You can turn each message of a mass-market campaign into a personal letter that goes far beyond mail-merging the recipient’s name and address into the message body. For example, the lawn-care company sent another mailing that referred to my location, reviewed my unique lawn attributes and recommended products. That’s what takes a postcard campaign from good to great.
This isn’t appropriate for every campaign, of course. But when a message calls for deep personalization, the engagement these efforts bring can be worth it.
Consider incorporating personalization based on name, location and other factors for super-specific targeting. Interchangeable and personalized images like the one in my mailer shown above, or product assortments customized for people in different regions, are just a start.
The brands leading this new foray into hyper-personalization are perhaps not the ones you think.
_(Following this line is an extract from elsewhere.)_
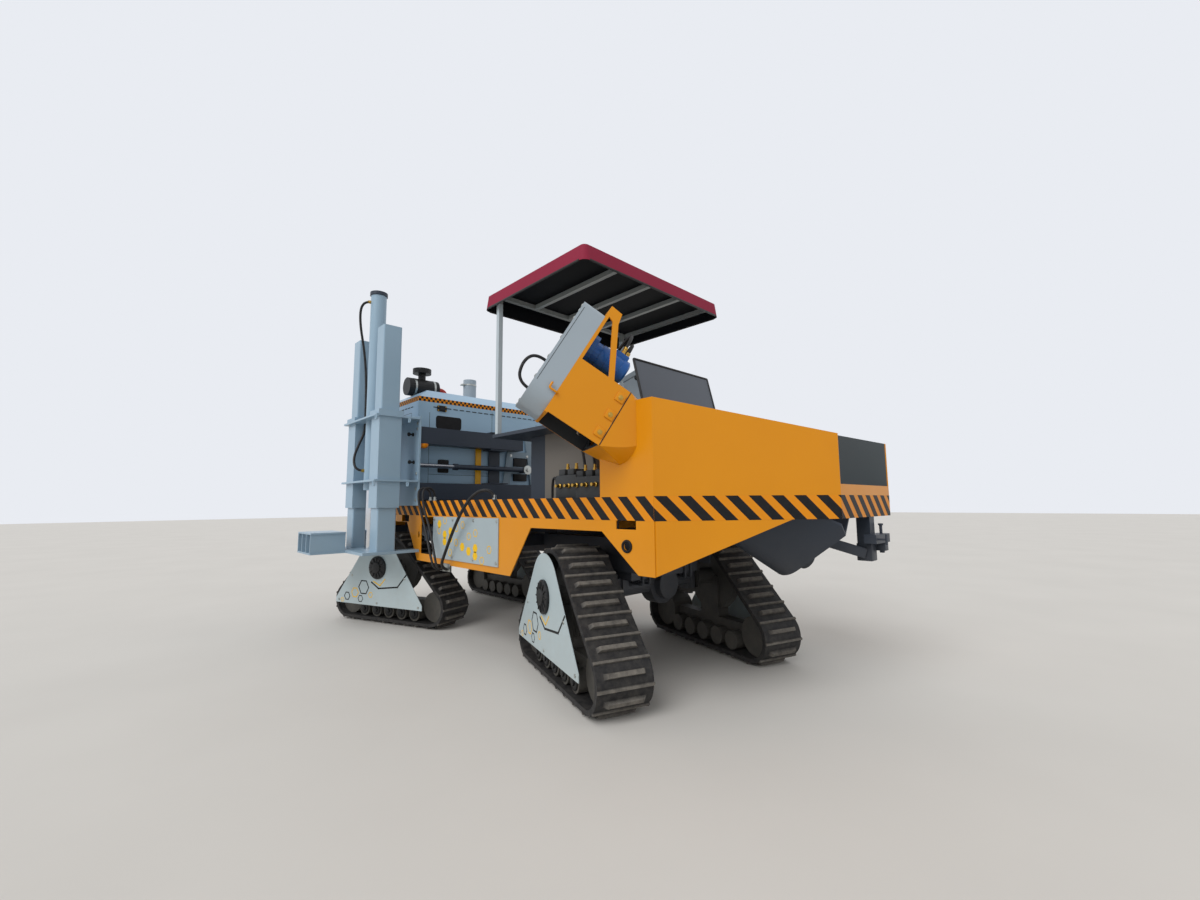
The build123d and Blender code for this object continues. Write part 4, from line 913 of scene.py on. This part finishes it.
set_bolts("head_bolts", head_bolts, 0.010, brass)
keep(gasket, "head_gasket", black_plastic)
hook = bmesh.new()
add_bar(hook, [(0.420, 0.19, -0.075), (0.420, 0.218, -0.075), (0.480, 0.218, -0.075),
               (0.480, 0.218, -0.035)], 0.007, 0.014, auger_place)
keep(hook, "head_hook", yellow)
case_rows = (((-0.18, 0.18), (-0.05, 0.1, 0.25, 0.4, 0.5)), ((-0.07, 0.07), (-0.205, 0.515)))
case_bolts = [(at_auger(case_face, out, up), axis) for outs, ups in case_rows for out in outs for up in ups]
set_bolts("case_bolts", case_bolts, 0.009)
motor, fittings = bmesh.new(), bmesh.new()
motor_frame = axes_at(at_auger(0.116, 0, 0.355), upward, outward, axis)
add_turned(motor, [(0.070, -0.012), (0.076, -0.006), (0.084, 0.0), (0.084, 0.04), (0.0815, 0.044)],
           motor_frame)
add_turned(motor, [(0.0835, 0.150), (0.086, 0.156), (0.086, 0.200), (0.0835, 0.206)], motor_frame)
add_block(motor, (0.055, -0.045, 0.02), (0.105, 0.045, 0.12), 0.006, motor_frame)
keep(motor, "motor_end_and_port_block", motor_blue)
for out, s in ((-0.025, 0.15), (0.025, 0.19)):
    add_turned(fittings, [(0.016, 0), (0.016, 0.012), (0.013, 0.014), (0.013, 0.034), (0.015, 0.036),
                          (0.015, 0.05)], on_face(at_auger(s, out, 0.459), upward, axis), 12)
keep(fittings, "motor_fittings", brass)
print("head bolts", len(head_bolts), "case bolts", len(case_bolts))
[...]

At my company, we’ve noticed that non-profit agencies and startups are leading the way in using this kind of personalization. Surprisingly, few enterprise-level companies and small- to medium-sized businesses we’ve spoken to are changing the way they go to market and leveraging these opportunities.
It takes patience, persistence and support internally and externally. You’ll need to aggregate, clean and structure your data. But I believe this is the future of marketing and the future of direct mail. And it’s here today.
My list of suggestions might be a tall order for marketers who still think of direct mail as the last link in the communications chain. But it’s work we should do. If we don’t, direct-mail marketing may become an afterthought in the marketing budget, and we could make it irrelevant.